The days are gone when the first pilot back to the bar won the dogfight. Superior pilots from active squadrons are sent to TOPGUN, the Navy Fighter Weapons School at Miramar, for intensive air-to-air combat training. These pilots also are schooled to become instructors in their respective squadrons. STILL, WHETHER the training is enough has been disputed. William S. Lind, an adviser to Sen. Gary S. Hart (D., Colo.), says that Navy pilots don`t get enough aerial combat training. Pilots on long cruises spend too much time practicing landing and takeoff and not enough time practicing dogfights, he says.
”All Navy fighter pilots have a major problem if you look at what most of their flight time is,” he says. ”It is not tactical. It is driven by the carrier air-operation cycle, not by the need for air-combat maneuvering training. So most of the time when a Navy fighter pilot is getting flight time from a carrier, the flight time has nothing to do with air combat. A great deal of what he is doing is practicing to take off from and land on a carrier.”
Cmdr. Randy Cunningham, another backer of dogfighting training, would like to see more of it. The Navy has recently leased 12 Kfir-Ci fighters from Israel to beef up training against dissimilar aircraft.
In the continual process of training the fighter pilot, the first two years are designed to keep him from getting comfortable.
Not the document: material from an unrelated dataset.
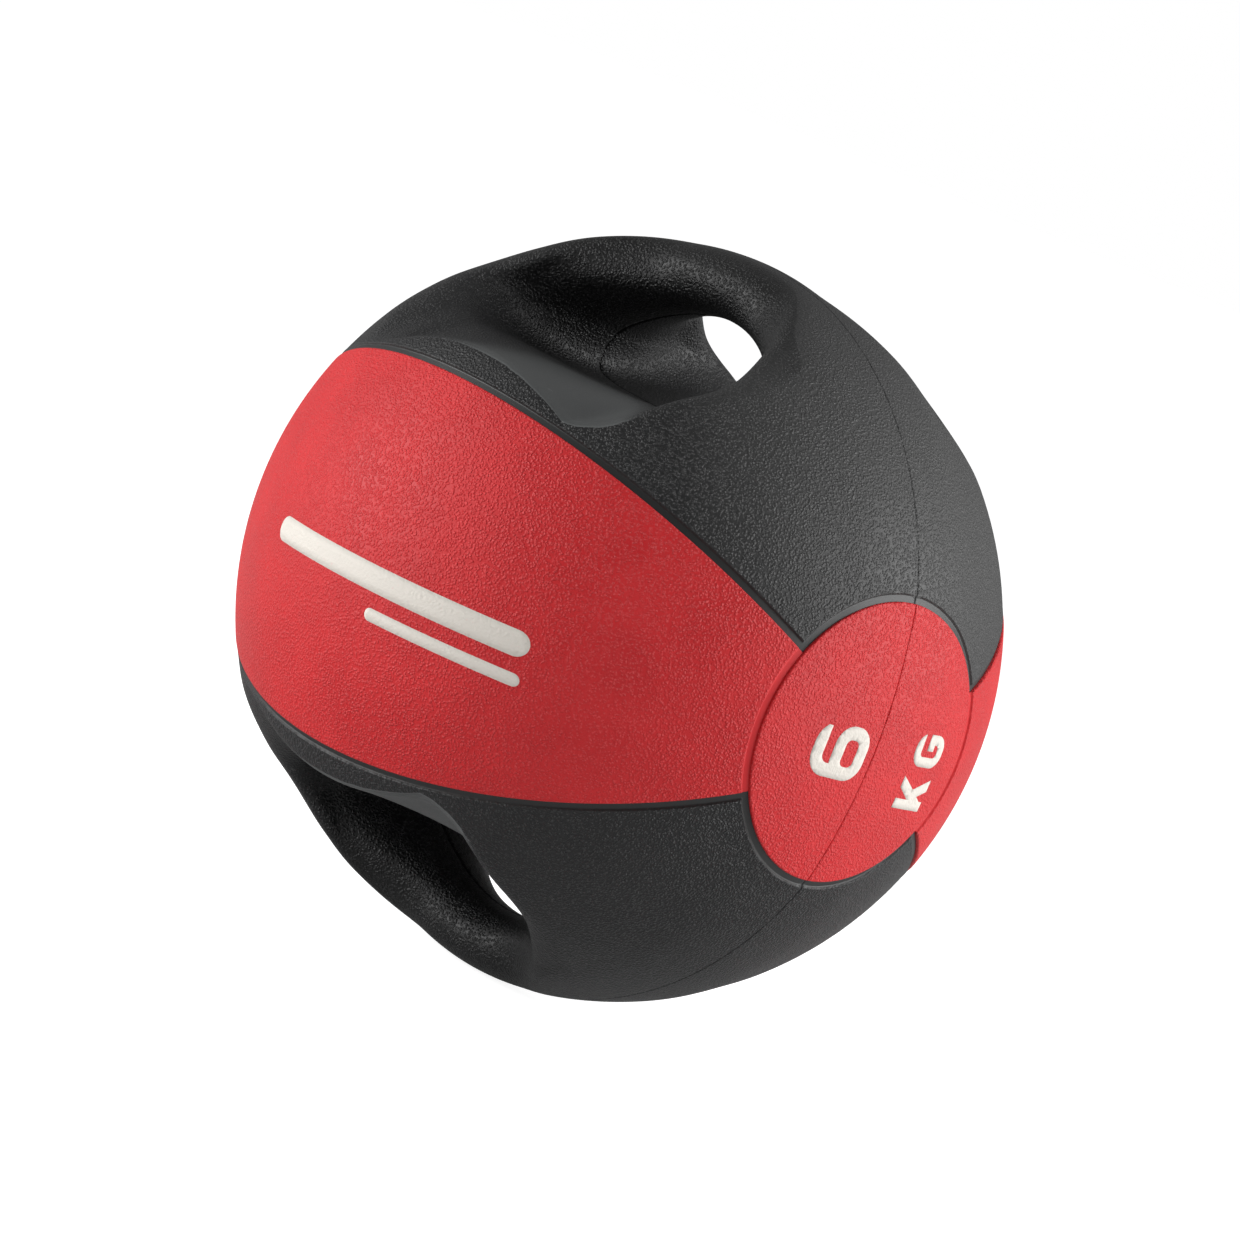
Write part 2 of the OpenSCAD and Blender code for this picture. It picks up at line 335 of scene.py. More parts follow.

Before he is really at home in the propeller trainer, he is dumped into the simulator of the T-2C Buckeye, a fat, slow, forgiving jet. Just before he becomes accustomed to the Buckeye, he is switched to the TA-4 Skyhawk to learn advanced strike tactics. After qualifying with day carrier landings and getting his wings, the pilot goes to a combat plane, either a Tomcat or Hornet. The process begins again with night carrier landings, mock dogfights and long hours of studying airplanes and a multitude of procedures for a multitude of things that could go wrong. For every hour-and-a-half of flying, the pilot undergoes three to six hours of briefing and debriefing, much of this to reinforce the need for safety.
THE IMPROVEMENT in the Navy`s safety statistics since World War II is impressive. According to a Navy safety publication, ”The term `accident`
implies that a situation could not be avoided. For safety purposes the term
`mishap` is used and implies a mishap is avoidable and a target mishap rate of 0.00 is appropriate.” A severe, ”class A mishap” is defined as an incident involving $500,000 or more of damage–and/or death. The number of Class A mishaps for each 100,000 flight hours has dropped from 13.5 in 1970 to 4.3 in 1983.
Cmdr. Paul Habel, the commanding officer of VT-21, a jet training squadron in Kingsville, Tex., is trying to catch up on paperwork after an afternoon`s flight. He still has on his green flight suit and a red T-shirt emblazoned with a screaming blue bird of prey, its talons extended. Like most Navy pilots, Habel is a salesman for his work. The training, it appears, is too long, too dull, too tiring and too competitive for anyone to go through unless he is highly motivated.
The Navy wants a paradox, a man who is aggressive yet has control and judgment, says Habel. Flouting safety regulations is a quick way to get bounced out of the service.
And not to fly would be a disaster. Flying is a privilege in these pilots` eyes, a privilege to which words cannot do justice. Their training is directed at winning and surviving–inflicting damage and coming back to tell about it.